Pop yıldızlarına yatırım yaptık, jölede markalaştık
HOBİ Kozmetik’te uçüncü kuşaktan (Rıdvan Ilıca’nın oğlu) yönetim kurulu üyesi Tufan Ilıca, sonraki dönemi şöyle özetliyor: “Babamlar 1974’te o tüp dolum makinesini revize ederek günde 1000-1500 tüp doldurabiliyormuş. Biz de onların yanında çok çalıştık. 1980’lerin başında saç kremi üretmeye başladık. Saç kremi, meyveli şampuanlar derken işler büyüdü. 1988’den itibaren de jöle işine girdik. Jöle işi hızlı büyümeye başladı ve biz de jöle için 1994-1998 arasında Tarkan ile başlayıp, Mustaafa Sandal, Sibel Can, Hülya Avşar’la devam eden bir ‘tanıtım yatırımı’ yaptık. Bu dönemde Saç jölesi pazarını alt üst ettik. 1990’ların başında 8 trilyon lira civarı ciromuz vardı ve pop yıldızlarına sponsorlukla ciromuz bir anda iki katına çıktı. Biz de yatırımlarımızı hızlandırdık. Kendi ambalaj tesisimi, sonra pazarlama şirketimi kurduk.”

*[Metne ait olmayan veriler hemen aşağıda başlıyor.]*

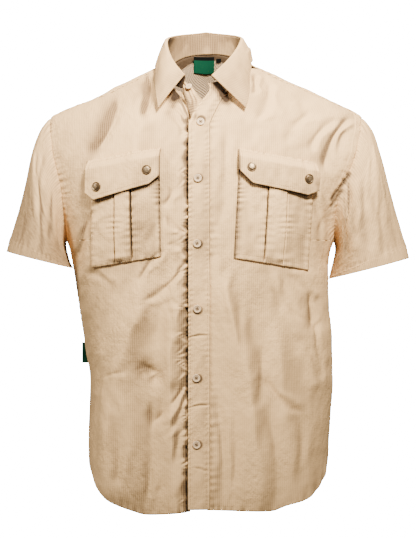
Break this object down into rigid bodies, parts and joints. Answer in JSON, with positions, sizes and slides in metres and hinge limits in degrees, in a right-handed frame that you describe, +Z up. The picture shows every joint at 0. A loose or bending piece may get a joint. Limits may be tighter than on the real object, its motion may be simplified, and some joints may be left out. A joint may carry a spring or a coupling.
{
  "type": "short-sleeve shirt",
  "caption": "Short-sleeve button-front outdoor shirt with a two-piece collar and pleated chest pockets under snapped flaps, hollow as it is worn.",
  "frame": {"origin": "middle of the neck opening at the height where the shoulders meet the collar, where the wearer's neck holds the shirt up", "axes": "+Z up, the buttoned front faces -Y, +X towards the wearer's left"},
  "size_m": [0.6848, 0.2836, 0.833],
  "materials": {
    "shirt_cloth": "light beige woven ripstop, matt",
    "mesh_lining": "beige open mesh lining, matt",
    "cream_button": "cream plastic with a soft gloss",
    "bronze_snap": "antiqued brass, brushed",
    "green_label": "green woven label, blank",
    "black_tab": "black woven tab, blank"
  },
  "bodies": {
    "root": {"front_right": "shirt_cloth", "front_left": "shirt_cloth", "placket": "shirt_cloth", "button_band": "shirt_cloth", "back": "shirt_cloth", "yoke": "shirt_cloth", "sleeve_right": "shirt_cloth", "sleeve_left": "shirt_cloth", "collar_stand": "shirt_cloth", "collar_leaf": "shirt_cloth", "pocket_right": "shirt_cloth", "pocket_left": "shirt_cloth", "flap_right": "shirt_cloth", "flap_left": "shirt_cloth", "yoke_mesh": "mesh_lining", "button_1": "cream_button", "button_2": "cream_button", "button_3": "cream_button", "button_4": "cream_button", "button_5": "cream_button", "button_6": "cream_button", "snap_1": "bronze_snap", "snap_2": "bronze_snap", "snap_3": "bronze_snap", "snap_4": "bronze_snap", "neck_label": "green_label", "size_tab": "black_tab", "side_tag": "green_label"}
  },
  "joints": []
}
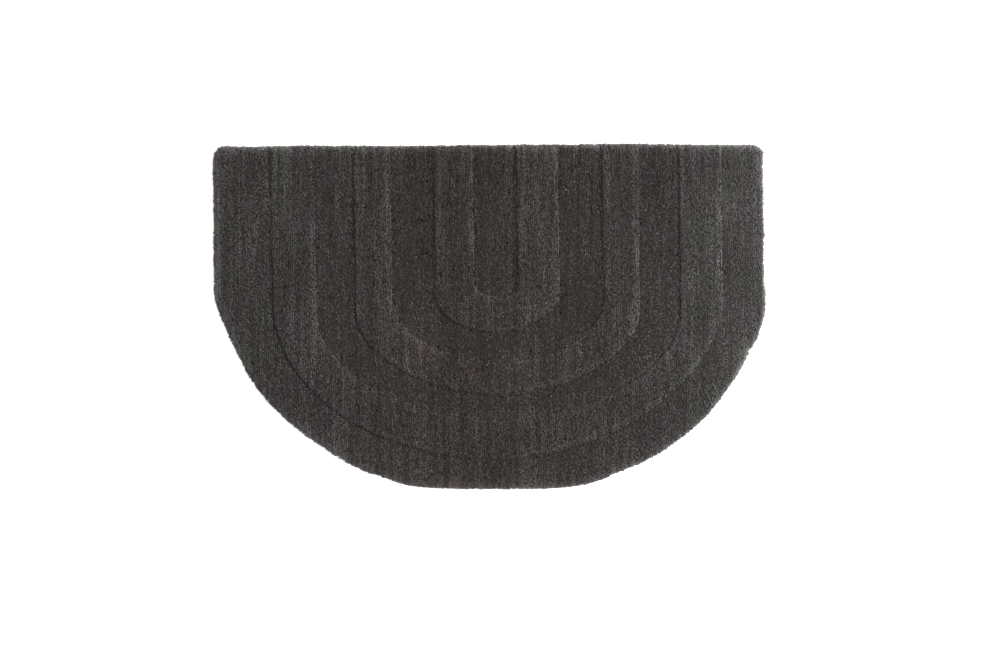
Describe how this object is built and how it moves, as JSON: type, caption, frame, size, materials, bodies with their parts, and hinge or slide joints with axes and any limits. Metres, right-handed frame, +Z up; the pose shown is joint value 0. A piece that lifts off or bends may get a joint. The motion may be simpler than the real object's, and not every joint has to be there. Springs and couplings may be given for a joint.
{
  "type": "hooked rug",
  "caption": "Half-round hooked pile rug that lies flat, with one straight edge and nested arches of longer pile raised in its short pile.",
  "frame": {"origin": "middle of the rug's box, on the floor", "axes": "+X along the straight edge, to the right in the picture; +Y towards the straight edge; +Z up, out of the pile"},
  "size_m": [0.8008, 0.499, 0.012],
  "materials": {
    "pile": "short cut wool pile, warm charcoal grey, matt"
  },
  "bodies": {
    "root": {"rug": "pile"}
  },
  "joints": []
}
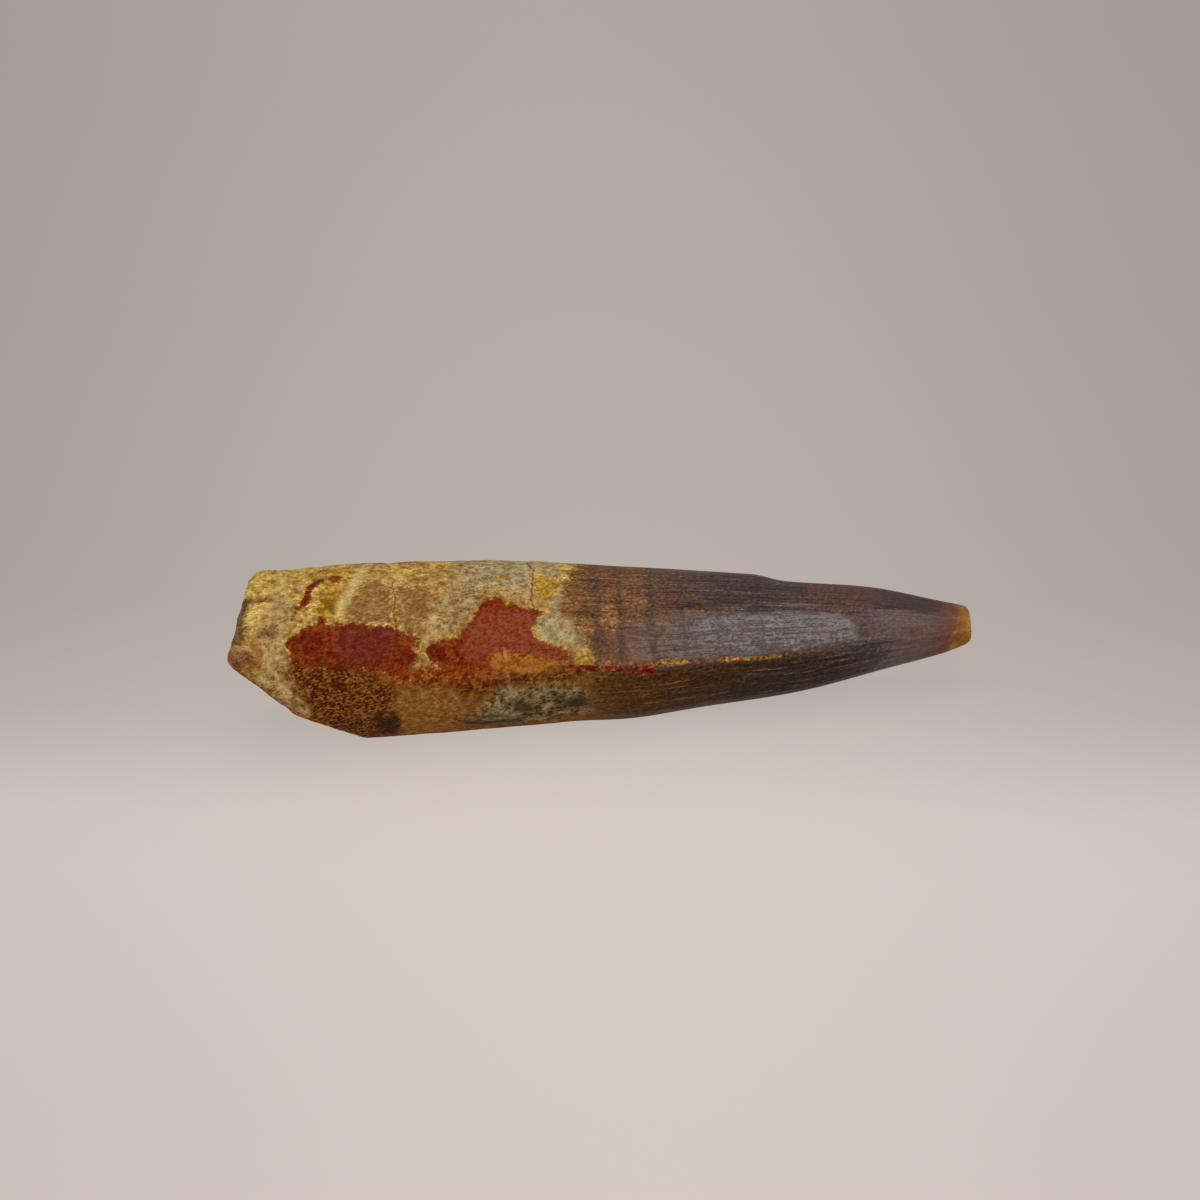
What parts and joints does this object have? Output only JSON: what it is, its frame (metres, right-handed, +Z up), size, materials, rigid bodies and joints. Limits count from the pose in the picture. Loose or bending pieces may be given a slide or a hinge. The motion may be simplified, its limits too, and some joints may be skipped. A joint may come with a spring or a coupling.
{
  "type": "spinosaurus tooth",
  "caption": "Conical fossil dinosaur tooth with a broken root end, fluted crown with cutting edges and a blunt worn tip, lying on its side.",
  "frame": {"origin": "bottom centre of the whole tooth's box, on the surface it rests on", "axes": "+X along the tooth from the broken root end to the tip, +Y to the far cutting edge, +Z up"},
  "size_m": [0.1, 0.0272, 0.0232],
  "materials": {
    "tooth": "satin"
  },
  "bodies": {
    "root": {"tooth": "tooth"}
  },
  "joints": []
}
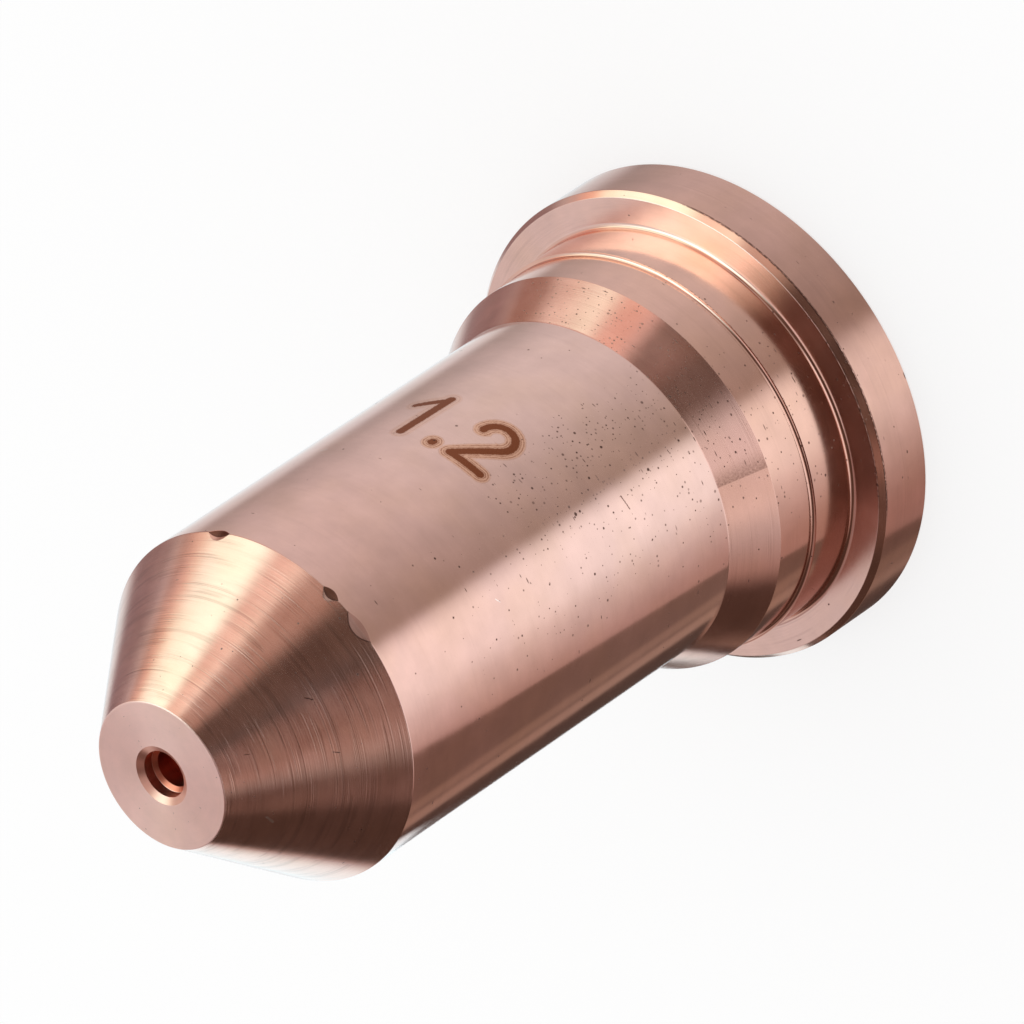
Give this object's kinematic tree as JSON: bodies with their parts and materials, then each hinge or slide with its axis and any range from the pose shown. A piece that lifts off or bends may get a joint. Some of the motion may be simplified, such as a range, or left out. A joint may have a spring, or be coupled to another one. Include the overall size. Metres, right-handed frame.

Mete Bey’le kurumsal olduk
TUFAN Ilıca, üçüncü kuşağın, büyüyen üretim ve ticareti kurumsal bir yapıya kavuşturmak için profesyonellere önem verdiğini belirtiyor ve şunları söylüyor: “Bizim gibi genç bir arkadaşımızı Mete Buyurgan’ı aramıza aldık ve kendisi genel müdür olarak başarılı bir yeniden yapılanma projesi uyguladı. Yeni yatırım kararlarında, kurumsallaşmada çok uyumlu bir süreç yaşadık. Çorlu’daki bu yeni yatırıma 2005’te başladık ve 2008’de üretime başladık. 20 milyon dolarlık yatırımı kendi öz kaynaklarımızla gerçekleştirdik. Sürekli yeni ürün geliştiriyoruz.”